A ceremonial raising of the first wall will follow the opening ceremony, and construction will begin.
Groups of volunteers will be on site in duration of individual choosing from 7:30 a.m. to 3 p.m. all weekend, with breakfast and lunch provided.
And breakfast and lunch is at the top of a long list of donations the organization is looking for.
“Right now we need just about everything,” said Fiorentino, noting that, while building materials, skilled labor and construction management are mostly covered, a large need exists for other contributions, as well as support workers. “We need donations of food, and we need food coordinators. We need tents and tables and chairs, we need volunteer photographers to document the project, we need people to help with general construction support in areas like materials delivery and clean-up.”
The list goes on.
Monetary donations are also needed, and Fiorentino said Homes for Our Troops encourages various groups in the community to host fund-raisers, large or small.

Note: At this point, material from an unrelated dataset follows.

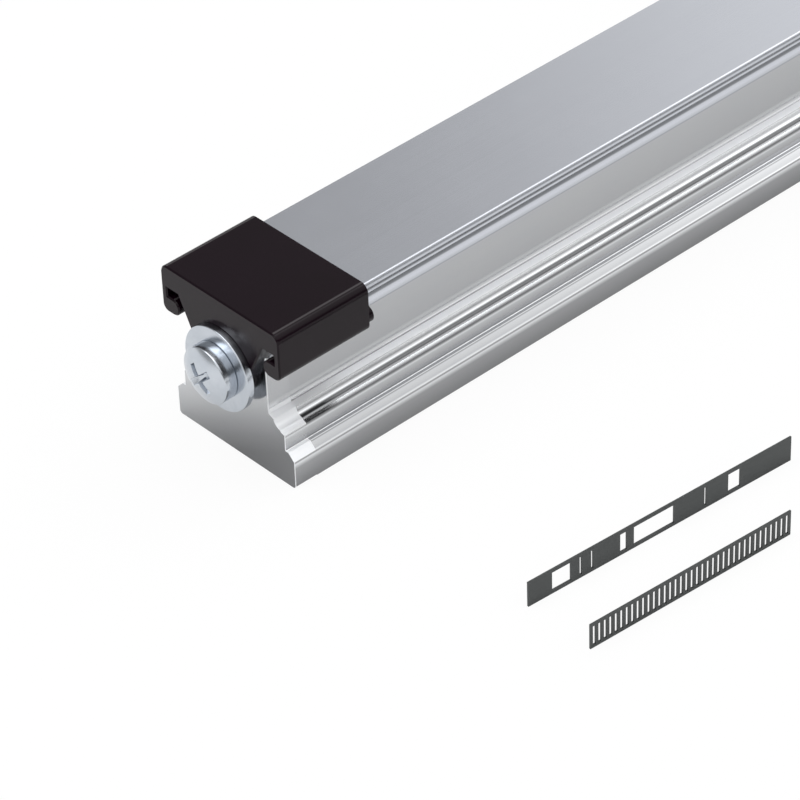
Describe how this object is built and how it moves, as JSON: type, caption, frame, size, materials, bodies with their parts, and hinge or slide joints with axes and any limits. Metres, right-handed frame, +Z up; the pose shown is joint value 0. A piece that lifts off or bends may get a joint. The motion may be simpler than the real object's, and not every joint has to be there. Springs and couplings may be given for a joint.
{
  "type": "profiled guide rail with integrated position scale",
  "caption": "Profiled guide rail with a clip-on cover strip, screwed plastic end caps and perforated position scales sealed into the sides of its foot.",
  "frame": {"origin": "middle of the rail's seating face, between the second and the third mounting hole", "axes": "+Z up from the seating face, +Y along the rail towards its far end, +X towards the side with the incremental scale"},
  "size_m": [0.0747, 0.2472, 0.0255],
  "materials": {
    "rail_steel": "ground",
    "strip_steel": "bright rolled spring steel",
    "code_steel": "matt dark, etched",
    "backing_tape": "matt",
    "foil_steel": "ground",
    "groove_seal": "cast sealant",
    "cap_plastic": "moulded, satin",
    "zinc_fastener": "bright zinc"
  },
  "bodies": {
    "rail": {"guide_rail": "rail_steel", "absolute_code_strip": "code_steel", "incremental_code_strip": "code_steel", "loose_absolute_strip": "code_steel", "loose_incremental_strip": "code_steel", "absolute_backing_tape": "backing_tape", "incremental_backing_tape": "backing_tape", "absolute_cover_foil": "foil_steel", "incremental_cover_foil": "foil_steel", "near_absolute_groove_seal": "groove_seal", "near_incremental_groove_seal": "groove_seal", "far_absolute_groove_seal": "groove_seal", "far_incremental_groove_seal": "groove_seal"},
    "cover_strip": {"cover_strip": "strip_steel"},
    "near_cap": {"near_end_cap": "cap_plastic"},
    "near_washer": {"near_cap_washer": "zinc_fastener"},
    "near_screw": {"near_cap_screw": "zinc_fastener"},
    "far_cap": {"far_end_cap": "cap_plastic"},
    "far_washer": {"far_cap_washer": "zinc_fastener"},
    "far_screw": {"far_cap_screw": "zinc_fastener"}
  },
  "joints": [
    {"name": "cover_strip_slide", "type": "slide", "parent": "rail", "child": "cover_strip", "axis": [0, -1, 0], "range_m": [0, 0.208]},
    {"name": "near_cap_slide", "type": "slide", "parent": "cover_strip", "child": "near_cap", "axis": [0, -1, 0], "range_m": [0, 0.03]},
    {"name": "near_washer_slide", "type": "slide", "parent": "near_cap", "child": "near_washer", "axis": [0, -1, 0], "range_m": [0, 0.007]},
    {"name": "near_screw_turn", "type": "hinge", "parent": "near_washer", "child": "near_screw", "pos_m": [0, -0.122, 0.01482], "axis": [0, -1, 0], "range_deg": [0, 3610]},
    {"name": "far_cap_slide", "type": "slide", "parent": "rail", "child": "far_cap", "axis": [0, 1, 0], "range_m": [0, 0.03]},
    {"name": "far_washer_slide", "type": "slide", "parent": "far_cap", "child": "far_washer", "axis": [0, 1, 0], "range_m": [0, 0.007]},
    {"name": "far_screw_turn", "type": "hinge", "parent": "far_washer", "child": "far_screw", "pos_m": [0, 0.122, 0.01482], "axis": [0, 1, 0], "range_deg": [0, 3610]}
  ],
  "couplings": [
    {"joint": "near_screw_turn", "follows": "near_washer_slide", "rad_per_m": 8976},
    {"joint": "far_screw_turn", "follows": "far_washer_slide", "rad_per_m": 8976}
  ]
}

“We’ve had some amazing people putting together fundraisers,” she said. “We see great success from people who really believe in this cause and really get into what we’re trying to do.”

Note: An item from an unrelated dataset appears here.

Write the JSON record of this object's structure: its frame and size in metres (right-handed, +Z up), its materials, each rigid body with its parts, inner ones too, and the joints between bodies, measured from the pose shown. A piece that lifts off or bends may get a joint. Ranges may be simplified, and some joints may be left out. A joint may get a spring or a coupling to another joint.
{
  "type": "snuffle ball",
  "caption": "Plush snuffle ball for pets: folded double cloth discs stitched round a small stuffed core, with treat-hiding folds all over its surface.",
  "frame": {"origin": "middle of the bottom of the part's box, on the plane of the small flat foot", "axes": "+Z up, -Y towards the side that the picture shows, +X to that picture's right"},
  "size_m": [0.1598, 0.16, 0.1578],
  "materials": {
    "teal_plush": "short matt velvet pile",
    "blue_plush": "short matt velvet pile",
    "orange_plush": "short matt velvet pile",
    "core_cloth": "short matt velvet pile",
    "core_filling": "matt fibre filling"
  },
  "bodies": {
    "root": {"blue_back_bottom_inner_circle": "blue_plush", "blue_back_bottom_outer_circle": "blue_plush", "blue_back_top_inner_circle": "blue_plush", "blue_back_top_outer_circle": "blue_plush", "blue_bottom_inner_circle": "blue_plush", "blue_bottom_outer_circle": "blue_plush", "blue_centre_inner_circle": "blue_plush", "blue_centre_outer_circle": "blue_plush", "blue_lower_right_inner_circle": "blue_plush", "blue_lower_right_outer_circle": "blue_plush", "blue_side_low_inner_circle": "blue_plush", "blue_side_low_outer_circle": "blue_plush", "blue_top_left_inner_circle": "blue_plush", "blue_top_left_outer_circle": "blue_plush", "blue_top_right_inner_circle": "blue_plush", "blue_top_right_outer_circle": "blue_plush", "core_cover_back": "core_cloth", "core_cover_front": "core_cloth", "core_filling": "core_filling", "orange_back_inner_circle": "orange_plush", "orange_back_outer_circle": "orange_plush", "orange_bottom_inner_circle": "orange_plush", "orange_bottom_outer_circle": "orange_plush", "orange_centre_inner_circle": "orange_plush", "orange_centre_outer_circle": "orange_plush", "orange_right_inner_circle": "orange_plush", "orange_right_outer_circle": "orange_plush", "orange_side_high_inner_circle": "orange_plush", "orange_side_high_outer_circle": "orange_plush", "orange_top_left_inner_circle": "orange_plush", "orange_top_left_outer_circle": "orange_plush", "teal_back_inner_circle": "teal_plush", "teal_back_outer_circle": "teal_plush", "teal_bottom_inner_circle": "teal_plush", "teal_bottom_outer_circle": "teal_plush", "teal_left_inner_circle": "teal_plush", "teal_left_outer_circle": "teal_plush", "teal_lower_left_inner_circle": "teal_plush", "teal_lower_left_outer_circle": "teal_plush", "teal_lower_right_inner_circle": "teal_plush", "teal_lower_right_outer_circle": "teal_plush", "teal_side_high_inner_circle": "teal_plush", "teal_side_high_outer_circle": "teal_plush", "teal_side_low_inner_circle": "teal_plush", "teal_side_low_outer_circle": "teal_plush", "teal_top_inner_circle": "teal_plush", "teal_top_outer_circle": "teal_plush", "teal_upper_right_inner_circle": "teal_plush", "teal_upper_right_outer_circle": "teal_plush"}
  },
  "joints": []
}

Kids can also get involved in fundraising efforts, she said, whether its a lemonade stand or something that involves a more elaborate plan.

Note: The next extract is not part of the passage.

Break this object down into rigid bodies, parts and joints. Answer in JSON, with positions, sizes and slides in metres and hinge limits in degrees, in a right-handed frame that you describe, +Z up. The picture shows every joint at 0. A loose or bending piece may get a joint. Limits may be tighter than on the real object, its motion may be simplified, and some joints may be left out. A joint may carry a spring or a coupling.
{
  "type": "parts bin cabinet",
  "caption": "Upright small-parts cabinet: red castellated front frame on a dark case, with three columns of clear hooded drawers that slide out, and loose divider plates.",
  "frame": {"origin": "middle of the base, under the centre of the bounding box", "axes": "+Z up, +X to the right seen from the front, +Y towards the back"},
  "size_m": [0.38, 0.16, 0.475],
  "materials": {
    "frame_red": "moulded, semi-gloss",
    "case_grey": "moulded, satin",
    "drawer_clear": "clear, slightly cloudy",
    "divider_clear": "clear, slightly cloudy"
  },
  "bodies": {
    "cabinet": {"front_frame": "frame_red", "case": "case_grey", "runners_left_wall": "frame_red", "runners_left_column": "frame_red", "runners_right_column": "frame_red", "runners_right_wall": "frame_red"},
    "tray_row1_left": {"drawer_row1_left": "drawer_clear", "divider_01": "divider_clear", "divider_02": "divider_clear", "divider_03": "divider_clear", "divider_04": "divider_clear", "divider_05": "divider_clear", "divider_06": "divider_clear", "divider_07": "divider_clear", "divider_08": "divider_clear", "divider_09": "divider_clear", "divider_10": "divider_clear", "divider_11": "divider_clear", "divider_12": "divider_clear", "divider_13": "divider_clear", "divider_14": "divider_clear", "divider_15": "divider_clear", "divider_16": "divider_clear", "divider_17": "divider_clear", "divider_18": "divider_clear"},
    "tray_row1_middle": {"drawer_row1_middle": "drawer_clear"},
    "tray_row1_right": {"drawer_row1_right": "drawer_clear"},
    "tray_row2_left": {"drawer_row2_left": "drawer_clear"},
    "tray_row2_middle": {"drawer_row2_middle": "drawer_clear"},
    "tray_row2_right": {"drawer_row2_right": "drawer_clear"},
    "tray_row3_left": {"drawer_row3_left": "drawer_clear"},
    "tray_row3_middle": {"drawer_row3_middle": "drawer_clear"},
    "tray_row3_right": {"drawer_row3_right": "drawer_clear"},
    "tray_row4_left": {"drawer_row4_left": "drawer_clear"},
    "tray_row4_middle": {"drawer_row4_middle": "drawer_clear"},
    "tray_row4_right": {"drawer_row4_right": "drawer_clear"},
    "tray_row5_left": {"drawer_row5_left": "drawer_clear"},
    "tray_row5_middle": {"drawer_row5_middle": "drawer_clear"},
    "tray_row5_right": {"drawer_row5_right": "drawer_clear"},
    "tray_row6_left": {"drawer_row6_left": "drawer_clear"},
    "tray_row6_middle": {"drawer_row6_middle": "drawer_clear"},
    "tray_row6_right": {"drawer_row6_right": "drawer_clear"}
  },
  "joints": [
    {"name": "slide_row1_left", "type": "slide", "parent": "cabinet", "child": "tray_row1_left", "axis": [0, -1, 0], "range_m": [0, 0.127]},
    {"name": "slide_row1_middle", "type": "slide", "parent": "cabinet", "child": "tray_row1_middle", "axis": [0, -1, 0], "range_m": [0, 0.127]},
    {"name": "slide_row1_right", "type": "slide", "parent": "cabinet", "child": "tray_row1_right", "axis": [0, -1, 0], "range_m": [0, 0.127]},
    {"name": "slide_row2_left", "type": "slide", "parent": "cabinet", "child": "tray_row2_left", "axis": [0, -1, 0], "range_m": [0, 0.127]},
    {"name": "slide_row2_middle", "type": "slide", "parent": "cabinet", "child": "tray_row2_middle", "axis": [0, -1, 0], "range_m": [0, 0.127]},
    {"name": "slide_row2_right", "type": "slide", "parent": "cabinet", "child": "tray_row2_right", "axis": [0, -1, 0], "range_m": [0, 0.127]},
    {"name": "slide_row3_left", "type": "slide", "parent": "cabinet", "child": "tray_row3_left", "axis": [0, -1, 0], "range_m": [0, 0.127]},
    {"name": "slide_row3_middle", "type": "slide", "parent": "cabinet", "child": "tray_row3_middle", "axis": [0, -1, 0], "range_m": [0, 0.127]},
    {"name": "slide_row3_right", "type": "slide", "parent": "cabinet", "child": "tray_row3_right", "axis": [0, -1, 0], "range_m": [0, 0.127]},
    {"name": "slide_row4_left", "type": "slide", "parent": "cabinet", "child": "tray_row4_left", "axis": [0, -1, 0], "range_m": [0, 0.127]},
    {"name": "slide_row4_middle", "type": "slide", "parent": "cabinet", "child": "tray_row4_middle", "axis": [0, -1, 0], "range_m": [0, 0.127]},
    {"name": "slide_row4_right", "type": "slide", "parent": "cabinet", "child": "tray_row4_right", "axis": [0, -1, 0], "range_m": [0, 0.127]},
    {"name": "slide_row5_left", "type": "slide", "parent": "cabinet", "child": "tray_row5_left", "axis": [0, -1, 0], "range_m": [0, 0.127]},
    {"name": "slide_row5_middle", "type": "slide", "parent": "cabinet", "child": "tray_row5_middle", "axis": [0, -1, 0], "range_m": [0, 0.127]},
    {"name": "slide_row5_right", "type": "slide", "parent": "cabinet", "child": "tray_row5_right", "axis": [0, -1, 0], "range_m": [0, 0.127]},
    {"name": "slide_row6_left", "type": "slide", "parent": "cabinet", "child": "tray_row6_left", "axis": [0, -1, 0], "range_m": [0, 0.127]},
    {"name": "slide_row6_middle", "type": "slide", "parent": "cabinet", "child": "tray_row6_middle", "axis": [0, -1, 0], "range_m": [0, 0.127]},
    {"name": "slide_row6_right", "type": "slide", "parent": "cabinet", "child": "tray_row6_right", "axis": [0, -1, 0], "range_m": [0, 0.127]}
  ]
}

Money can be raised and donated anytime and does not need to be submitted by the project date, but plans for a fundraiser should be submitted via the organization’s website before the plans are executed.
“Be as creative as you want,” Fiorentino said.
Start to finish costs involved in raising one of the homes come in around $400,000.
Some, but not all the costs, are covered by grants, corporate sponsors, endowments and other sources of funding.
The organization’s homes, which are built from one of two floor plans and offer 2,600 feet of open living space to accommodate those who are wheelchair-bound or paralyzed, and also to allow for physical needs that will change over time.
The homes feature amenities like roll-under kitchen counters and bathroom vanities, rollout showers, pull-down shelving and hardwood floors.
“If you’re using prosthetic limbs, carpet is not your friend,” Fiorentino said.
John Cotner of Cotner Building Company in Meridian is managing construction of the home.
Cotner, who has a Certified Aging in Place Specialist designation from the National Association of Home Builders (NAHB), said he climbed on board as soon as he heard about the project.
While CAPS certified builders are trained in the technical, business management, and customer service skills essential for serving the aging population, many of the same issues apply to effectively serving anyone facing physical challenges, regardless of age.
In addition to the specialized knowledge he offers, Cotner said he volunteered to take on the role of construction manager in a volunteer capacity.
While Homes Four Our Troops does pay for labor provided by skilled, insured contractor, Cotner said he turned down the any offers of pay.
He’s also been able to raise thousands of dollars in construction materials, and with the help of the local building contractors associations in both Ada and Canyon counties, he has a small army of skilled laborers lined up and eager to help.
“When I heard it was in Kuna, that made me want to do it even more,” said Cotner, noting that while he has a Meridian mailing address he and his family have strong ties to Kuna—one of his children even attends Kuna schools.